For institutional portfolios, the practical implication is to pair quantitative screening with rapid qualitative read-throughs of the 10-Q's footnotes. That hybrid approach reduces false positives in credit remediation processes and informs whether engagement, monitoring, or exit is the appropriate course.
Bottom Line
Cannabis Bioscience’s Form 10-Q filed April 16, 2026, and covering the quarter ended March 31, 2026, was timely, arriving 16 days after quarter end, but the substantive disclosures in the filing — liquidity, inventory accounting, related-party activity and any going-concern language — will determine near-term credit and valuation outcomes. Institutional investors should prioritize a forensic read of the footnotes and subsequent events before embedding the filing into models.

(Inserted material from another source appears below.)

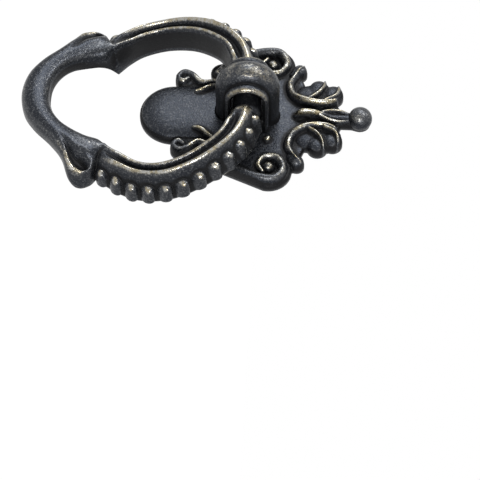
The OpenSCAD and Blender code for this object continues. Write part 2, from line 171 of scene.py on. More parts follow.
def relief(points: Array, spread_rows: float, spread_cols: float) -> Array:
    """How far each point of a grid stands out from its surroundings, in millimetres.

    The surroundings are the blurred grid, and the distance is measured along the surface's
    normal, the cross product of the steps along the columns and the rows, turned away from
    the middle of each row.

    Args:
        points: World points in metres, whose last column joins the first.
        spread_rows: Width of the blur across the rows, in grid steps.
        spread_cols: Width of the blur along a row, in grid steps.

    Returns:
        The distance of each point, above zero where it stands out.
    """
    around = blur(blur(points, spread_rows, 0, False), spread_cols, 1, True)
    along_rows = np.gradient(points, axis=0)
    along_cols = (np.roll(points, -1, 1) - np.roll(points, 1, 1)) / 2
    normal = np.cross(along_cols, along_rows)
    normal /= np.linalg.norm(normal, axis=-1, keepdims=True) + 1e-12
    outward = np.sign(np.einsum("ijk,ijk->", points - points.mean(axis=1, keepdims=True), normal))
    return outward * np.einsum("ijk,ijk->ij", points - around, normal) / MM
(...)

Disclaimer: This article is for informational purposes only and does not constitute investment advice.
FAQ
Q: What practical steps should investors take immediately after a 10-Q filing?
A: First, reconcile cash at quarter-end versus operating loss to estimate months of runway; second, read related-party and subsequent-event footnotes for new funding or transfers; third, re-benchmark margins using standardized accounting assumptions. These steps convert disclosure into actionable credit metrics.
Q: How material is filing timeliness to credit risk?
A: Timeliness (the filing arrived 16 days after March 31, 2026) reduces the probability of imminent disclosure surprises but does not guarantee solvency. The content — particularly cash, debt maturities and covenant waivers — is materially more important than punctuality.
Q: How has the cannabis sector historically reacted to 10-Qs with going-concern language?
A: Historically, going-concern disclosures for small cannabis issuers precipitate rapid repricing and often trigger accelerated funding negotiations or asset sales. However, some issuers secure short-term financing or related-party capital that stabilizes operations, underscoring the need to read subsequent-event notes and financing schedules.